— Start of DATA SEGMENT —

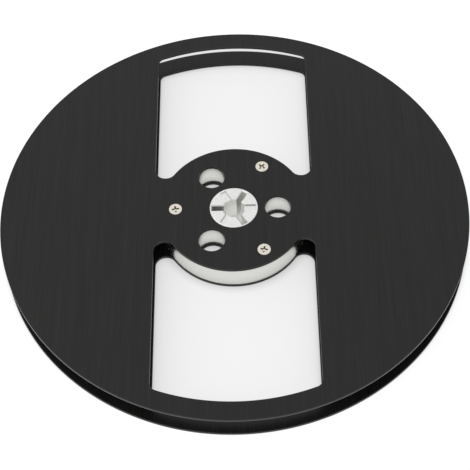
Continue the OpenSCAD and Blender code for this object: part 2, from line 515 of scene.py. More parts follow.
class PlateForm(NodeForm):
    """Raises a plate from its outline and rounds or bevels every rim of it.

    The outline is a mesh of closed loops of edges. Its points carry the direction away from the
    material, and the loop's rounding, bevel, painted bore light and painted shade.
    """

    NAME = "edged_plate"
    NUMBERS = ("Lower Z", "Upper Z")
    ROUND_STEPS = 4

    def draw(self) -> Socket:
        """Walls over the outline, and a face below and above them."""
        s, lower_z, upper_z = self.sketch, self.given["Lower Z"], self.given["Upper Z"]
        away = s.out("GeometryNodeInputNamedAttribute", {"Name": "outward"}, data_type="FLOAT_VECTOR")
        radius = s.number("rounding")
        rim = s.scaled(away, radius)
        inner = s.move(self.given["Geometry"], s.scaled(rim, -1.0))
        raised = self.raise_walls(s.move(inner, s.combine(z=lower_z)), rim, radius)
        # The walls take their loops' painted shade and painted bore light.
        walls = s.mark(raised, hollow=s.number("hollow"), bored=s.number("bored"))
        curve = s.out("GeometryNodeMeshToCurve", {"Mesh": inner})
        sheet = s.out("GeometryNodeFillCurve", {"Curve": curve})
        top = s.move(sheet, s.combine(z=upper_z))
        bottom = s.out("GeometryNodeFlipFaces", {"Mesh": s.move(sheet, s.combine(z=lower_z))})
        # The faces below and above take no painted shade and no painted bore light.
        faces = s.mark(s.join([top, bottom]), hollow=0.0, bored=0.0)
        whole = s.join([walls, faces])
        return s.out("GeometryNodeMergeByDistance", {"Geometry": whole, "Distance": MERGE})

    def raise_walls(self, start: Socket, rim: Socket, radius: Socket) -> Socket:
        """Extrudes the loops up through the lower rounding, the wall and the upper rounding.

        Args:
            start: the inner loops at the lower height.
            rim: vector from the inner loops out to the wall.
            radius: radius of the rounding.

        Returns:
            The walls.
        """
        s = self.sketch
        height = s.minus(self.given["Upper Z"], self.given["Lower Z"])
        straight = s.minus(height, s.times(radius, 2.0))
        bends = quarter(self.ROUND_STEPS)
        opening = [
            (math.sin(b) - math.sin(a), math.cos(a) - math.cos(b)) for a, b in zip(bends, bends[1:])
        ]
        closing = [(-out, rise) for out, rise in reversed(opening)]
        bevel, even = s.number("bevel"), 1.0 / self.ROUND_STEPS
        walls, top = start, None
        for out, rise in [*opening, (0.0, None), *closing]:
            lift = straight
            if rise is not None:
                lift = s.times(radius, s.between(bevel, rise, even))
                out = s.between(bevel, out, math.copysign(even, out))
            grown = s.node("GeometryNodeExtrudeMesh", {"Mesh": walls, "Offset Scale": 0.0}, mode="EDGES")
            if top is not None:
                s.feed(grown.inputs["Selection"], top)
            top = grown.outputs["Top"]
            offset = s.vector("ADD", s.scaled(rim, out), s.combine(z=lift))
            walls = s.move(grown.outputs["Mesh"], offset, top)
        return walls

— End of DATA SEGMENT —

WRITTEN INSTRUCTION: Make an exact copy of the material above.

SOLUTION TO THE EXERCISE:
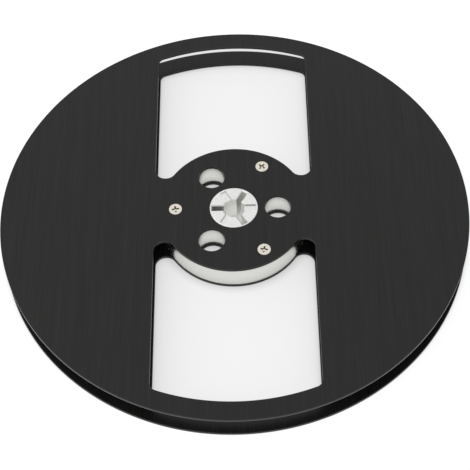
Continue the OpenSCAD and Blender code for this object: part 2, from line 515 of scene.py. More parts follow.
class PlateForm(NodeForm):
    """Raises a plate from its outline and rounds or bevels every rim of it.

    The outline is a mesh of closed loops of edges. Its points carry the direction away from the
    material, and the loop's rounding, bevel, painted bore light and painted shade.
    """

    NAME = "edged_plate"
    NUMBERS = ("Lower Z", "Upper Z")
    ROUND_STEPS = 4

    def draw(self) -> Socket:
        """Walls over the outline, and a face below and above them."""
        s, lower_z, upper_z = self.sketch, self.given["Lower Z"], self.given["Upper Z"]
        away = s.out("GeometryNodeInputNamedAttribute", {"Name": "outward"}, data_type="FLOAT_VECTOR")
        radius = s.number("rounding")
        rim = s.scaled(away, radius)
        inner = s.move(self.given["Geometry"], s.scaled(rim, -1.0))
        raised = self.raise_walls(s.move(inner, s.combine(z=lower_z)), rim, radius)
        # The walls take their loops' painted shade and painted bore light.
        walls = s.mark(raised, hollow=s.number("hollow"), bored=s.number("bored"))
        curve = s.out("GeometryNodeMeshToCurve", {"Mesh": inner})
        sheet = s.out("GeometryNodeFillCurve", {"Curve": curve})
        top = s.move(sheet, s.combine(z=upper_z))
        bottom = s.out("GeometryNodeFlipFaces", {"Mesh": s.move(sheet, s.combine(z=lower_z))})
        # The faces below and above take no painted shade and no painted bore light.
        faces = s.mark(s.join([top, bottom]), hollow=0.0, bored=0.0)
        whole = s.join([walls, faces])
        return s.out("GeometryNodeMergeByDistance", {"Geometry": whole, "Distance": MERGE})

    def raise_walls(self, start: Socket, rim: Socket, radius: Socket) -> Socket:
        """Extrudes the loops up through the lower rounding, the wall and the upper rounding.

        Args:
            start: the inner loops at the lower height.
            rim: vector from the inner loops out to the wall.
            radius: radius of the rounding.

        Returns:
            The walls.
        """
        s = self.sketch
        height = s.minus(self.given["Upper Z"], self.given["Lower Z"])
        straight = s.minus(height, s.times(radius, 2.0))
        bends = quarter(self.ROUND_STEPS)
        opening = [
            (math.sin(b) - math.sin(a), math.cos(a) - math.cos(b)) for a, b in zip(bends, bends[1:])
        ]
        closing = [(-out, rise) for out, rise in reversed(opening)]
        bevel, even = s.number("bevel"), 1.0 / self.ROUND_STEPS
        walls, top = start, None
        for out, rise in [*opening, (0.0, None), *closing]:
            lift = straight
            if rise is not None:
                lift = s.times(radius, s.between(bevel, rise, even))
                out = s.between(bevel, out, math.copysign(even, out))
            grown = s.node("GeometryNodeExtrudeMesh", {"Mesh": walls, "Offset Scale": 0.0}, mode="EDGES")
            if top is not None:
                s.feed(grown.inputs["Selection"], top)
            top = grown.outputs["Top"]
            offset = s.vector("ADD", s.scaled(rim, out), s.combine(z=lift))
            walls = s.move(grown.outputs["Mesh"], offset, top)
        return walls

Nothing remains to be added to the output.